Price made a 'V' bottom and then broke above the lower multi-pivot line. Once the buying slowed, price came back to test that same lower multi-pivot line from above, but look at price bounce off it. The whales have been pushing the market lower the entire time and now see the mid to smaller traders are out of their long positions, and even see some of them went short on the break to new lows. The whales may have covered a good portion of their short positions on the way down, but they haven't begun to build up sizeable long positions yet. But looking at the price action at the lower multi-pivot line, there appear to be some significant limit buy entry orders at that level.

If you have a large position or are trying to accumulate one, this is where experience pays off. Price expended a great deal of energy testing and breaking through significant levels in near-vertical moves; both the market and traders are short on focus and energy.

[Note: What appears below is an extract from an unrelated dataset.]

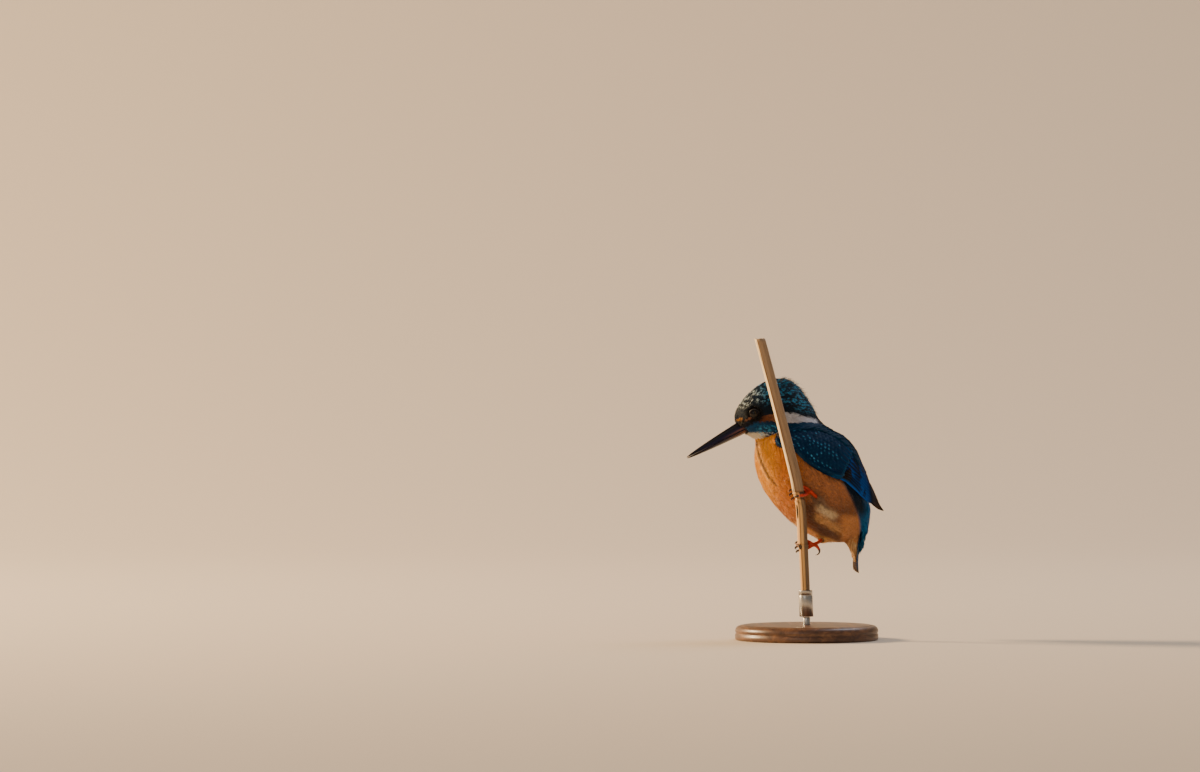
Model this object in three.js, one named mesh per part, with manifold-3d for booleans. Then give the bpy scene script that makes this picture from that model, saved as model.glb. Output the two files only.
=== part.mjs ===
// Common kingfisher (Alcedo atthis), life size, clinging sideways to a cut length of reed on a display stand.
// Millimetres, +Z up. The bird faces -Y, its left side is +X, and the origin is the centre of the stand's underside.
// The bird is divided into head, neck, trunk, belly, tail, bill, eyes, wings and legs, each in its own node.
import * as THREE from "three";
import { mergeVertices } from "three/addons/utils/BufferGeometryUtils.js";
import Module from "manifold-3d";

const wasm = await Module();
wasm.setup();

// Driving dimensions
const GAP = 0.3; // clearance kept between neighbouring pieces
const BODY_X = -12; // the bird's median plane
const HEAD_TURN = THREE.MathUtils.degToRad(10); // to the bird's left
const HEAD_PIVOT_Y = -14;
const BILL_LENGTH = 45; // tip to gape
const BILL_DEPTH_UPPER = 4.5;
const BILL_DEPTH_LOWER = 2.9;
const BILL_WIDTH = 9.4;
const EYE_RADIUS = 3.7;
const EYE_OFFSET = 7.0; // from the head's median plane
const WING_THICKNESS = 2.9;
const STEM_RADIUS = 3.35; // the reed's upper joint, in its sheath
const CANE_RADIUS = 2.7; // the reed's lower joint, half bare
const TOE_RADIUS = 0.95;
const BASE_RADIUS = 43;
const BASE_HEIGHT = 9;
const ROD_RADIUS = 2.2;

const X_AXIS = new THREE.Vector3(1, 0, 0);
const v3 = (x, y, z) => new THREE.Vector3(x, y, z);

// ---------------------------------------------------------------- shaping tools

// A closed skin over rings of equally many points, with a fan at each end.
function loft(rings) {
  const sides = rings[0].length;
  const last = rings.length - 1;
  const points = rings.flat();
  for (const ring of [rings[0], rings[last]]) {
    points.push(ring.reduce((sum, p) => sum.add(p), v3(0, 0, 0)).divideScalar(sides));
  }
  const index = [];
  for (let i = 0; i < last; i++) {
    for (let j = 0; j < sides; j++) {
      const a = i * sides + j;
      const b = i * sides + ((j + 1) % sides);
      index.push(a, b, b + sides, a, b + sides, a + sides);
    }
  }
  const start = rings.length * sides;
  for (let j = 0; j < sides; j++) {
    const k = (j + 1) % sides;
    index.push(start, k, j, start + 1, last * sides + j, last * sides + k);
  }
  return new THREE.BufferGeometry().setFromPoints(points).setIndex(index);
}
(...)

Experienced traders know that after these types of moves, the market often pauses and trades within a range, so rather than chase price higher, an experienced trader will watch the price action and see that price has once again doubled the range, with the lower multi-pivot line being the center line, a horizontal line drawn off the major swing low being the action line, and the top of the current range being the reaction line. Once again, we have Newton's “As above, so below.” The whales who still have some short positions left from much higher levels, or the whales attempting to build large long positions don't rush into the market and chase it higher; instead, they put in orders around the center line, the lower multi-pivot line, and let price come to them as it trades almost lazily for quite some time.

But price can't trade within this narrow range forever. Do you see any signs it will break to the downside and continue the trend lower? Do you see any signs the recent major low was a significant low and price will now break out of the current congestion to the upside?

Frame the two possibilities in your mind and try to imagine what it will take for price to break to the downside or to the upside. If it helps, print out the chart and draw in the two possibilities. Practice anticipating the movement of price—not to trade in front of it, but to help prepare yourself so you are ready to act once price makes its move.

chart

Click to Enlarge

Price dances around the middle multi-pivot line. It isn't making a great deal of progress above the line, yet it is unable to fill the open gap below the market—a sign of significant strength. It's a sloppy formation, yet if you look carefully at the last few bars on the chart, you can see that price tried to enter the open gap and failed; on the last bar of the chart, price gapped open higher and traded higher. Price trades as if there are significant limit buy orders at the top of the prior open gap.

Are these whale tracks? Does price action like this speak to you as clearly as if you could see the orders left by the larger players?